> Short task
In the entries below, find the lines with the word "This" and copy them.
[BEGIN]
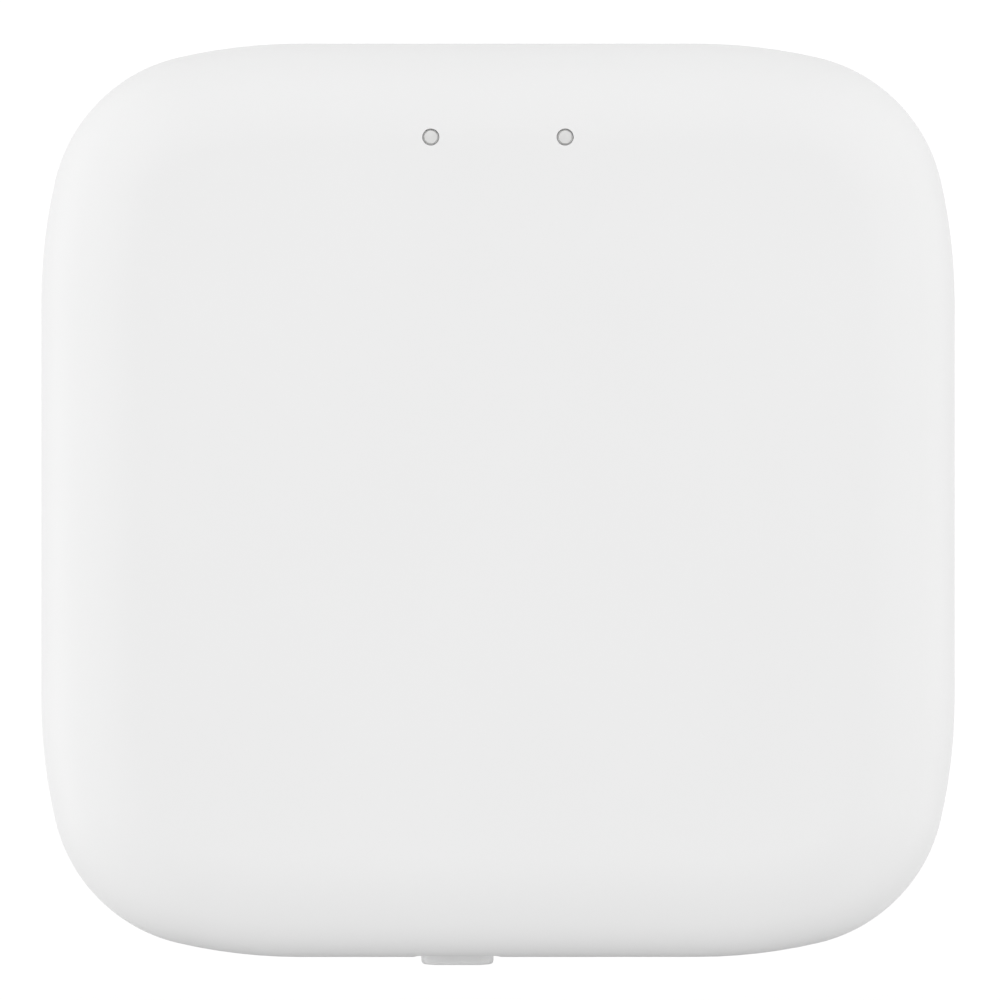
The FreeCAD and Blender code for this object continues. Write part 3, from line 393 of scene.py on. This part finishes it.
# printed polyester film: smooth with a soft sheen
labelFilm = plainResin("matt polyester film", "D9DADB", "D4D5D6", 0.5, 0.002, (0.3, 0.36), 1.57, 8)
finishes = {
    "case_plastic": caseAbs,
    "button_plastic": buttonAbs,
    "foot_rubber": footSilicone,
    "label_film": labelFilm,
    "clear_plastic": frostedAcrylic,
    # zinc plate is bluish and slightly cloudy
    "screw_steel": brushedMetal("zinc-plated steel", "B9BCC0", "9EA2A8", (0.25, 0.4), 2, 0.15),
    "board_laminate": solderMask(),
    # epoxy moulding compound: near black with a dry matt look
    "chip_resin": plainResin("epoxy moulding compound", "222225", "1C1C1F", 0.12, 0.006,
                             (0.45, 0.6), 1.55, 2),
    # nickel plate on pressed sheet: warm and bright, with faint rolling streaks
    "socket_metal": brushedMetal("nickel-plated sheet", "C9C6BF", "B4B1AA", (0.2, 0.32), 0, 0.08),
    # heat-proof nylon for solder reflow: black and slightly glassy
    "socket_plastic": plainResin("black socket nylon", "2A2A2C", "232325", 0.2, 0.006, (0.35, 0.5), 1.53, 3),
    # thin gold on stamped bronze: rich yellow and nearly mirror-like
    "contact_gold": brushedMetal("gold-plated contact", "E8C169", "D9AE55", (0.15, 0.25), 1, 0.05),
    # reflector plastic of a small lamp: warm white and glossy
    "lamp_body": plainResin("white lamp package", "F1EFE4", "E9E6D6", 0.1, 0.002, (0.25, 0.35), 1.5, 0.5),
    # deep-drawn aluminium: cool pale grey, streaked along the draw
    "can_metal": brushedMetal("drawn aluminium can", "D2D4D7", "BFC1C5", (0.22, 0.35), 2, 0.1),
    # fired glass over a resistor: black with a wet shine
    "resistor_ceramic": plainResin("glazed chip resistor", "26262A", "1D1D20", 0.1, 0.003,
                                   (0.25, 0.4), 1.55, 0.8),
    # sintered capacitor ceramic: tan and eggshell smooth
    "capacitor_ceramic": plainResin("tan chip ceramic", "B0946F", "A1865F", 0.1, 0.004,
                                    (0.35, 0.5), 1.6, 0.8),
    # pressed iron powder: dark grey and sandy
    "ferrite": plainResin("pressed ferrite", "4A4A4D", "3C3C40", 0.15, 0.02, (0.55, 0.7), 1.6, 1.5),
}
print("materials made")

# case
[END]
[BEGIN]
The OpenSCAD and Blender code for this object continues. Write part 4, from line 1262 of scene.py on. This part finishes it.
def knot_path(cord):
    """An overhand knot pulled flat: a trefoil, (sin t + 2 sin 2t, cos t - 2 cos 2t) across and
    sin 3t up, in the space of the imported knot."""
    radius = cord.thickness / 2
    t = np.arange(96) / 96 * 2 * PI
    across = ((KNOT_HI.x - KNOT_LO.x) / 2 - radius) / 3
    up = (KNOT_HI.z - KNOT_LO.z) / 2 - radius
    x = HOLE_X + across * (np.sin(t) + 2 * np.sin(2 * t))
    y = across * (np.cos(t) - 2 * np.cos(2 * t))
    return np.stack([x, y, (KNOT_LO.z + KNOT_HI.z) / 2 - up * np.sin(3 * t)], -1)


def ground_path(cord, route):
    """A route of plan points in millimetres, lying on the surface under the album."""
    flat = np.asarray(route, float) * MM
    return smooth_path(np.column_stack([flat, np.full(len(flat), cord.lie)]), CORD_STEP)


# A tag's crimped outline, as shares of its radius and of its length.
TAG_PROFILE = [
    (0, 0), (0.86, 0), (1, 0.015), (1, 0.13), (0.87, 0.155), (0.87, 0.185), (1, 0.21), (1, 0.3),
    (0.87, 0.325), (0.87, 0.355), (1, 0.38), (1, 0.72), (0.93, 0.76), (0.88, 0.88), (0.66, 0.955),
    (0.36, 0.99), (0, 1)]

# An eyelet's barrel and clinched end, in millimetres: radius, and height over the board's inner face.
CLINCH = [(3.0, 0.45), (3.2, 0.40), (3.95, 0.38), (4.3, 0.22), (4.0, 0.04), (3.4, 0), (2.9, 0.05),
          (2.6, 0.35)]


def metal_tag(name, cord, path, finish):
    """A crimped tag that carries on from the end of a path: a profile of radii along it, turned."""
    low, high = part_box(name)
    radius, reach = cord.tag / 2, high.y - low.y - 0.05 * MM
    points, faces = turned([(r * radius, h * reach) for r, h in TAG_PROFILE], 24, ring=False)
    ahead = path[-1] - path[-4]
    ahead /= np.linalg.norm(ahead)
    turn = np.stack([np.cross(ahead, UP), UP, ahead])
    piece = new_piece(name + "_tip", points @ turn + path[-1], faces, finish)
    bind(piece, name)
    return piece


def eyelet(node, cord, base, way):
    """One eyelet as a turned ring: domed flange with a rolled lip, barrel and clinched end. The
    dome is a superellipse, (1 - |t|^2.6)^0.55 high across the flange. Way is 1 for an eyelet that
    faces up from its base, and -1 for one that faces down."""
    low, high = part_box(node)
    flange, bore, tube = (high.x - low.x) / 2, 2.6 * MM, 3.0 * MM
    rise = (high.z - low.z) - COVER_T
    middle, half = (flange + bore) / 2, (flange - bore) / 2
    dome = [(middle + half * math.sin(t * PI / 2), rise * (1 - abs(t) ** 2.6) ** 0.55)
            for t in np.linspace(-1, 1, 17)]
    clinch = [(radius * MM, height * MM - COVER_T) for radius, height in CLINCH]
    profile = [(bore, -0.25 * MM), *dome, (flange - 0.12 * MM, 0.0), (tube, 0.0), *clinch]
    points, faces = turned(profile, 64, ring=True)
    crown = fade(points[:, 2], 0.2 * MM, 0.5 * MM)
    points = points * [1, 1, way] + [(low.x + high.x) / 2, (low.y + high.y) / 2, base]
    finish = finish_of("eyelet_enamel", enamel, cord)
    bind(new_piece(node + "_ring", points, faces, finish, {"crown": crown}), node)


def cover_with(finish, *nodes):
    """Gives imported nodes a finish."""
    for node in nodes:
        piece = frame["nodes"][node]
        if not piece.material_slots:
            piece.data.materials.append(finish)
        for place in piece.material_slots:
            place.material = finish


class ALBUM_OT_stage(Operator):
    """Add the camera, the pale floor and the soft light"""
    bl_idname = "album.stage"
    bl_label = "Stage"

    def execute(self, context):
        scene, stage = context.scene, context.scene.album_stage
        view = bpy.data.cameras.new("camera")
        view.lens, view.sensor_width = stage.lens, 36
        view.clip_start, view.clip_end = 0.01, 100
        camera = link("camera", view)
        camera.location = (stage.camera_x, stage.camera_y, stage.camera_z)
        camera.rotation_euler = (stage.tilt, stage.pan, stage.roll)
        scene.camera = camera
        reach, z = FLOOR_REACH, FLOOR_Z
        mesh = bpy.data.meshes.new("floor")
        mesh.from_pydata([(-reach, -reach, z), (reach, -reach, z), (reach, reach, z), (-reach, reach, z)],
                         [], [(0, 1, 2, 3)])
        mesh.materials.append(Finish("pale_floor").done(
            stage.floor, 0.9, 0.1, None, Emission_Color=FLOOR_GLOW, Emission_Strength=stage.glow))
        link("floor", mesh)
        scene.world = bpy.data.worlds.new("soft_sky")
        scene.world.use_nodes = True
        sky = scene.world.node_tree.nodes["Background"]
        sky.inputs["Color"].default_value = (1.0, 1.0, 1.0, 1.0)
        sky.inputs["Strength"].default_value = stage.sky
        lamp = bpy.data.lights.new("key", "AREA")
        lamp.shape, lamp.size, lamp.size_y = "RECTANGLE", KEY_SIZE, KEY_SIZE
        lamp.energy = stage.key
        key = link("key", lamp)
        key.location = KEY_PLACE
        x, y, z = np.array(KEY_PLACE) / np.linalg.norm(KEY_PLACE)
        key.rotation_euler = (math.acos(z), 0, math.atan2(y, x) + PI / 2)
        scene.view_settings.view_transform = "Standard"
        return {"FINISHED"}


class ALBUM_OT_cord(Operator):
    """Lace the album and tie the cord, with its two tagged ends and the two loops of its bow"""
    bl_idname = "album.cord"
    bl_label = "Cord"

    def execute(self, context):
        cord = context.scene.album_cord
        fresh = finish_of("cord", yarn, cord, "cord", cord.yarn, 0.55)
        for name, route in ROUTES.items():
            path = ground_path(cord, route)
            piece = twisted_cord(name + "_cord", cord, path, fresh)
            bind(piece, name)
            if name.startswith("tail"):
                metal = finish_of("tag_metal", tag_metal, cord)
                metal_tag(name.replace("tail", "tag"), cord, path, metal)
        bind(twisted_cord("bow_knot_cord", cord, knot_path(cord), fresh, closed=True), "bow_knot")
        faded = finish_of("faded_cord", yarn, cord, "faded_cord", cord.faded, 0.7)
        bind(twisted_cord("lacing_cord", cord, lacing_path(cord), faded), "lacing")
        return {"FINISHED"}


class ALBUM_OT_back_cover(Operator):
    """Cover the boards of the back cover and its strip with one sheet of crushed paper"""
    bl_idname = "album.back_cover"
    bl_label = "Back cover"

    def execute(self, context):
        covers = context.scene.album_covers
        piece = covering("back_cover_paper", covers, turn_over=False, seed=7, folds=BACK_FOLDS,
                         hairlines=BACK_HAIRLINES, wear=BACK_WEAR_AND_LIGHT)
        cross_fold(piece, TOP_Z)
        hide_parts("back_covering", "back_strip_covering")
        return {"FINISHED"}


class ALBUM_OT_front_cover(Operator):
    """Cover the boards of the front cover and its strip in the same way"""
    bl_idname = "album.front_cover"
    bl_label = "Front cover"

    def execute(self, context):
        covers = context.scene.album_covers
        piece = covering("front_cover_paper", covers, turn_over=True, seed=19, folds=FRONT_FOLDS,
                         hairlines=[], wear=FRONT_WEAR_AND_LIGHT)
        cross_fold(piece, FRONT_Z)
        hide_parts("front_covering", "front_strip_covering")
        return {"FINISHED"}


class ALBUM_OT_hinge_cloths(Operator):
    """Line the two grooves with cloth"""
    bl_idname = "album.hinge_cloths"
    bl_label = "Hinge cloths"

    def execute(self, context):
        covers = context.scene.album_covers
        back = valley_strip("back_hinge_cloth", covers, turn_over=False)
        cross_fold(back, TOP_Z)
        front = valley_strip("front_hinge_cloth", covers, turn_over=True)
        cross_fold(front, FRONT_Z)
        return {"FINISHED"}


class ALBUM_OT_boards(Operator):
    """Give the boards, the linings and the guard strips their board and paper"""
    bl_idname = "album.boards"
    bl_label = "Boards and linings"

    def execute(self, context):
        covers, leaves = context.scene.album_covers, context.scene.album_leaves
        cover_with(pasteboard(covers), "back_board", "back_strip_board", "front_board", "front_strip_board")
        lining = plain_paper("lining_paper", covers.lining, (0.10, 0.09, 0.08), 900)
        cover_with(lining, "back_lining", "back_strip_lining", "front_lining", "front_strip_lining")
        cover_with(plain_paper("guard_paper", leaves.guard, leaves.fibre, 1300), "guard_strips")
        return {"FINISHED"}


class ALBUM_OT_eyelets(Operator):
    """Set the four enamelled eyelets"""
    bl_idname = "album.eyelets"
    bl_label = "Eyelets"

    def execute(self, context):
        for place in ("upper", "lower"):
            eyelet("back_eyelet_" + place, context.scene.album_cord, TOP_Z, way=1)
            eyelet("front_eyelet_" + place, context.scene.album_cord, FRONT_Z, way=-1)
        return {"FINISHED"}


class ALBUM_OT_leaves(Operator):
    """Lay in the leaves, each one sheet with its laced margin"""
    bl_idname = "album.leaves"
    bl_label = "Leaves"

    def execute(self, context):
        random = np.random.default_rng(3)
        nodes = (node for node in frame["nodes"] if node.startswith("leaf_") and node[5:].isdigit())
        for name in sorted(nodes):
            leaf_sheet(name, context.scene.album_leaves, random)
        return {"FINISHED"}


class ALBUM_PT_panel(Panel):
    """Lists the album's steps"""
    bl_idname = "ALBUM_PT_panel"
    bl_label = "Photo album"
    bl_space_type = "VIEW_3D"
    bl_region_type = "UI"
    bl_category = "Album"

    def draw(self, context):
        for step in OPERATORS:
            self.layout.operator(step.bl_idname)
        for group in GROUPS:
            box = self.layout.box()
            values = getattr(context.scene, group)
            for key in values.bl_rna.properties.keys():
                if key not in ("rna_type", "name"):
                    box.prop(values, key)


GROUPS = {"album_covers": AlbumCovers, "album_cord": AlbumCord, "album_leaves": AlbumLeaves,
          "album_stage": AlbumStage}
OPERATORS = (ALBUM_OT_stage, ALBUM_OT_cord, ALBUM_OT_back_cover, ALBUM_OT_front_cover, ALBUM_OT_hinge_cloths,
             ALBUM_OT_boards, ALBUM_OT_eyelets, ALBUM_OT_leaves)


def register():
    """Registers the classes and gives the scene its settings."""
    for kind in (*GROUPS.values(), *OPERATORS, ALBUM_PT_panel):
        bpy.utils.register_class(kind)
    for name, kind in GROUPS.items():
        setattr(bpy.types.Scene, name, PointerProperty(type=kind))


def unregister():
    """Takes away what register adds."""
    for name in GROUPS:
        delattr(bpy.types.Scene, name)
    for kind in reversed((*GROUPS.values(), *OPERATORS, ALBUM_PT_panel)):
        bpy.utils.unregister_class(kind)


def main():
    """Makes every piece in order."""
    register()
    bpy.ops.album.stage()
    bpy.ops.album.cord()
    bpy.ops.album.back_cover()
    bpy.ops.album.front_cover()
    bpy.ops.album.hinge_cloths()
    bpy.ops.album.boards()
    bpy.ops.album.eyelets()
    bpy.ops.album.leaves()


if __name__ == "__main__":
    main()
[END]
> Result below
The FreeCAD and Blender code for this object continues. Write part 3, from line 393 of scene.py on. This part finishes it.
The OpenSCAD and Blender code for this object continues. Write part 4, from line 1262 of scene.py on. This part finishes it.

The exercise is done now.